> **Task requirements**
Collect all the lines that mention the word "from".

> **Data segment**

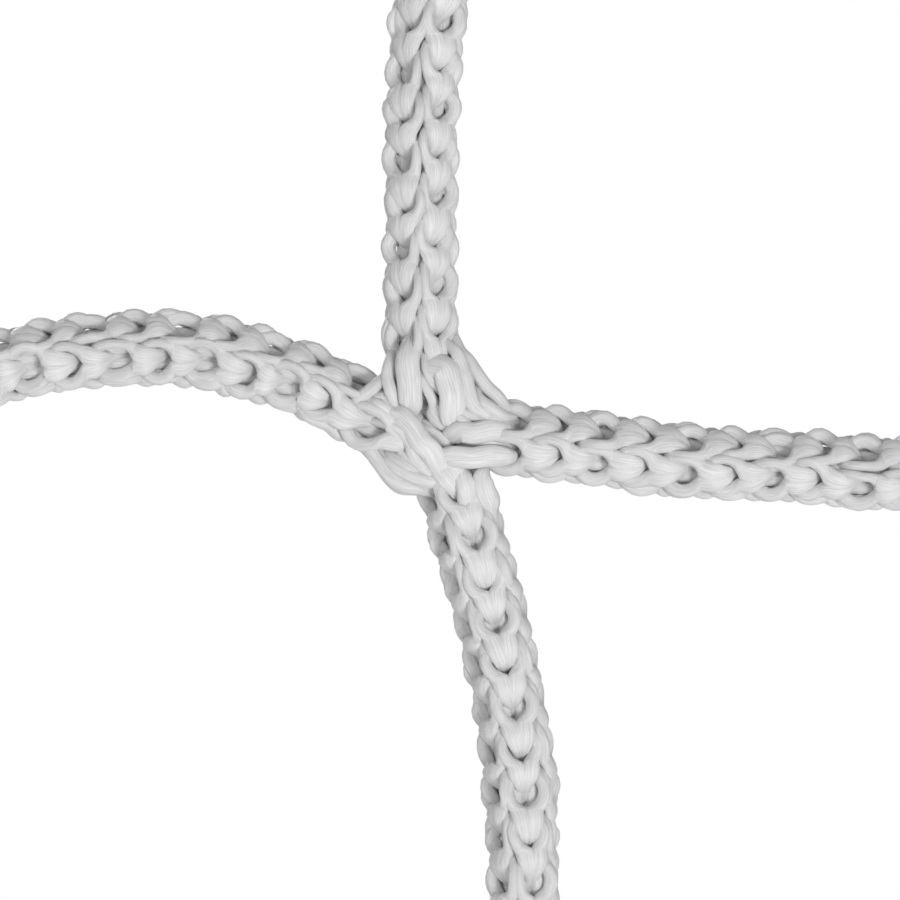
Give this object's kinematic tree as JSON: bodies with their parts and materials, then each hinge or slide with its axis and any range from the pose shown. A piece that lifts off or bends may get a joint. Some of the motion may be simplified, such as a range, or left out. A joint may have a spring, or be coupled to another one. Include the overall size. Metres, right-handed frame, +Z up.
{
  "type": "tennis net",
  "caption": "Panel of white knotless knitted tennis netting with square meshes, whose mesh bars swing where they meet the crossings; cut legs end flat.",
  "frame": {"origin": "end of the top centre leg, by which the panel hangs", "axes": "the netting hangs in the XZ plane: +X to the viewer's right, +Z up, +Y away from the viewer, through the netting"},
  "size_m": [0.1165, 0.0043, 0.1171],
  "materials": {
    "knitted_twine": "white smooth multifilament yarn, soft satin"
  },
  "bodies": {
    "crossing_top_left": {"crossing_top_left_lower_turn": "knitted_twine", "crossing_top_left_upper_turn": "knitted_twine", "stub_top_left_left": "knitted_twine", "stub_top_left_up": "knitted_twine"},
    "crossing_top_centre": {"crossing_top_centre_lower_turn": "knitted_twine", "crossing_top_centre_upper_turn": "knitted_twine", "stub_top_centre_up": "knitted_twine"},
    "crossing_top_right": {"crossing_top_right_lower_turn": "knitted_twine", "crossing_top_right_upper_turn": "knitted_twine", "stub_top_right_right": "knitted_twine", "stub_top_right_up": "knitted_twine"},
    "crossing_middle_left": {"crossing_middle_left_lower_turn": "knitted_twine", "crossing_middle_left_upper_turn": "knitted_twine", "stub_middle_left_left": "knitted_twine"},
    "crossing_middle_centre": {"crossing_middle_centre_lower_turn": "knitted_twine", "crossing_middle_centre_upper_turn": "knitted_twine"},
    "crossing_middle_right": {"crossing_middle_right_lower_turn": "knitted_twine", "crossing_middle_right_upper_turn": "knitted_twine", "stub_middle_right_right": "knitted_twine"},
    "crossing_bottom_left": {"crossing_bottom_left_lower_turn": "knitted_twine", "crossing_bottom_left_upper_turn": "knitted_twine", "stub_bottom_left_down": "knitted_twine", "stub_bottom_left_left": "knitted_twine"},
    "crossing_bottom_centre": {"crossing_bottom_centre_lower_turn": "knitted_twine", "crossing_bottom_centre_upper_turn": "knitted_twine", "stub_bottom_centre_down": "knitted_twine"},
    "crossing_bottom_right": {"crossing_bottom_right_lower_turn": "knitted_twine", "crossing_bottom_right_upper_turn": "knitted_twine", "stub_bottom_right_down": "knitted_twine", "stub_bottom_right_right": "knitted_twine"},
    "bar_bottom_row_left": {"bar_bottom_row_left": "knitted_twine"},
    "bar_bottom_row_right": {"bar_bottom_row_right": "knitted_twine"},
    "bar_centre_column_lower": {"bar_centre_column_lower": "knitted_twine"},
    "bar_centre_column_upper": {"bar_centre_column_upper": "knitted_twine"},
    "bar_left_column_lower": {"bar_left_column_lower": "knitted_twine"},
    "bar_left_column_upper": {"bar_left_column_upper": "knitted_twine"},
    "bar_middle_row_left": {"bar_middle_row_left": "knitted_twine"},
    "bar_middle_row_right": {"bar_middle_row_right": "knitted_twine"},
    "bar_right_column_lower": {"bar_right_column_lower": "knitted_twine"},
    "bar_right_column_upper": {"bar_right_column_upper": "knitted_twine"},
    "bar_top_row_left": {"bar_top_row_left": "knitted_twine"},
    "bar_top_row_right": {"bar_top_row_right": "knitted_twine"}
  },
  "joints": [
    {"name": "left_meshes_swing", "type": "hinge", "parent": "crossing_top_centre", "child": "bar_top_row_left", "pos_m": [-0.00298, 0, -0.01135], "axis": [0, 1, 0], "range_deg": [-35, 35]},
    {"name": "crossing_top_left_turn", "type": "hinge", "parent": "bar_top_row_left", "child": "crossing_top_left", "pos_m": [-0.04078, 0, -0.0123], "axis": [0, 1, 0], "range_deg": [-35, 35]},
    {"name": "bar_middle_row_left_swing", "type": "hinge", "parent": "crossing_middle_centre", "child": "bar_middle_row_left", "pos_m": [-0.00438, 0, -0.05615], "axis": [0, 1, 0], "range_deg": [-35, 35]},
    {"name": "bar_bottom_row_left_swing", "type": "hinge", "parent": "crossing_bottom_centre", "child": "bar_bottom_row_left", "pos_m": [-0.00178, 0, -0.10085], "axis": [0, 1, 0], "range_deg": [-35, 35]},
    {"name": "right_meshes_swing", "type": "hinge", "parent": "crossing_top_centre", "child": "bar_top_row_right", "pos_m": [0.00382, 0, -0.0128], "axis": [0, 1, 0], "range_deg": [-35, 35]},
    {"name": "crossing_top_right_turn", "type": "hinge", "parent": "bar_top_row_right", "child": "crossing_top_right", "pos_m": [0.04182, 0, -0.01395], "axis": [0, 1, 0], "range_deg": [-35, 35]},
    {"name": "bar_middle_row_right_swing", "type": "hinge", "parent": "crossing_middle_centre", "child": "bar_middle_row_right", "pos_m": [0.00242, 0, -0.0576], "axis": [0, 1, 0], "range_deg": [-35, 35]},
    {"name": "bar_bottom_row_right_swing", "type": "hinge", "parent": "crossing_bottom_centre", "child": "bar_bottom_row_right", "pos_m": [0.00502, 0, -0.1023], "axis": [0, 1, 0], "range_deg": [-35, 35]},
    {"name": "bar_left_column_upper_swing", "type": "hinge", "parent": "crossing_top_left", "child": "bar_left_column_upper", "pos_m": [-0.04303, 0, -0.015], "axis": [0, -1, 0], "range_deg": [-35, 35]},
    {"name": "crossing_middle_left_turn", "type": "hinge", "parent": "bar_left_column_upper", "child": "crossing_middle_left", "pos_m": [-0.04604, 0, -0.0533], "axis": [0, -1, 0], "range_deg": [-35, 35]},
    {"name": "bar_left_column_lower_swing", "type": "hinge", "parent": "crossing_middle_left", "child": "bar_left_column_lower", "pos_m": [-0.04443, 0, -0.0598], "axis": [0, -1, 0], "range_deg": [-35, 35]},
    {"name": "crossing_bottom_left_turn", "type": "hinge", "parent": "bar_left_column_lower", "child": "crossing_bottom_left", "pos_m": [-0.04344, 0, -0.098], "axis": [0, -1, 0], "range_deg": [-35, 35]},
    {"name": "upper_meshes_swing", "type": "hinge", "parent": "crossing_top_centre", "child": "bar_centre_column_upper", "pos_m": [0.00157, 0, -0.0155], "axis": [0, -1, 0], "range_deg": [-35, 35]},
    {"name": "crossing_middle_centre_turn", "type": "hinge", "parent": "bar_centre_column_upper", "child": "crossing_middle_centre", "pos_m": [-0.00144, 0, -0.0538], "axis": [0, -1, 0], "range_deg": [-35, 35]},
    {"name": "lower_meshes_swing", "type": "hinge", "parent": "crossing_middle_centre", "child": "bar_centre_column_lower", "pos_m": [0.00017, 0, -0.0603], "axis": [0, -1, 0], "range_deg": [-35, 35]},
    {"name": "crossing_bottom_centre_turn", "type": "hinge", "parent": "bar_centre_column_lower", "child": "crossing_bottom_centre", "pos_m": [0.00116, 0, -0.0985], "axis": [0, -1, 0], "range_deg": [-35, 35]},
    {"name": "bar_right_column_upper_swing", "type": "hinge", "parent": "crossing_top_right", "child": "bar_right_column_upper", "pos_m": [0.04637, 0, -0.0181], "axis": [0, -1, 0], "range_deg": [-35, 35]},
    {"name": "crossing_middle_right_turn", "type": "hinge", "parent": "bar_right_column_upper", "child": "crossing_middle_right", "pos_m": [0.04336, 0, -0.0564], "axis": [0, -1, 0], "range_deg": [-35, 35]},
    {"name": "bar_right_column_lower_swing", "type": "hinge", "parent": "crossing_middle_right", "child": "bar_right_column_lower", "pos_m": [0.04497, 0, -0.0629], "axis": [0, -1, 0], "range_deg": [-35, 35]},
    {"name": "crossing_bottom_right_turn", "type": "hinge", "parent": "bar_right_column_lower", "child": "crossing_bottom_right", "pos_m": [0.04596, 0, -0.1011], "axis": [0, -1, 0], "range_deg": [-35, 35]}
  ],
  "couplings": [
    {"joint": "crossing_top_left_turn", "follows": "left_meshes_swing", "ratio": -1},
    {"joint": "bar_middle_row_left_swing", "follows": "left_meshes_swing", "ratio": 1},
    {"joint": "bar_bottom_row_left_swing", "follows": "left_meshes_swing", "ratio": 1},
    {"joint": "crossing_top_right_turn", "follows": "right_meshes_swing", "ratio": -1},
    {"joint": "bar_middle_row_right_swing", "follows": "right_meshes_swing", "ratio": 1},
    {"joint": "bar_bottom_row_right_swing", "follows": "right_meshes_swing", "ratio": 1},
    {"joint": "bar_left_column_upper_swing", "follows": "upper_meshes_swing", "ratio": 1},
    {"joint": "crossing_middle_left_turn", "follows": "upper_meshes_swing", "ratio": -1},
    {"joint": "bar_left_column_lower_swing", "follows": "lower_meshes_swing", "ratio": 1},
    {"joint": "crossing_bottom_left_turn", "follows": "lower_meshes_swing", "ratio": -1},
    {"joint": "crossing_middle_centre_turn", "follows": "upper_meshes_swing", "ratio": -1},
    {"joint": "crossing_bottom_centre_turn", "follows": "lower_meshes_swing", "ratio": -1},
    {"joint": "bar_right_column_upper_swing", "follows": "upper_meshes_swing", "ratio": 1},
    {"joint": "crossing_middle_right_turn", "follows": "upper_meshes_swing", "ratio": -1},
    {"joint": "bar_right_column_lower_swing", "follows": "lower_meshes_swing", "ratio": 1},
    {"joint": "crossing_bottom_right_turn", "follows": "lower_meshes_swing", "ratio": -1}
  ]
}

> **Result below**
Give this object's kinematic tree as JSON: bodies with their parts and materials, then each hinge or slide with its axis and any range from the pose shown. A piece that lifts off or bends may get a joint. Some of the motion may be simplified, such as a range, or left out. A joint may have a spring, or be coupled to another one. Include the overall size. Metres, right-handed frame, +Z up.
  "frame": {"origin": "end of the top centre leg, by which the panel hangs", "axes": "the netting hangs in the XZ plane: +X to the viewer's right, +Z up, +Y away from the viewer, through the netting"},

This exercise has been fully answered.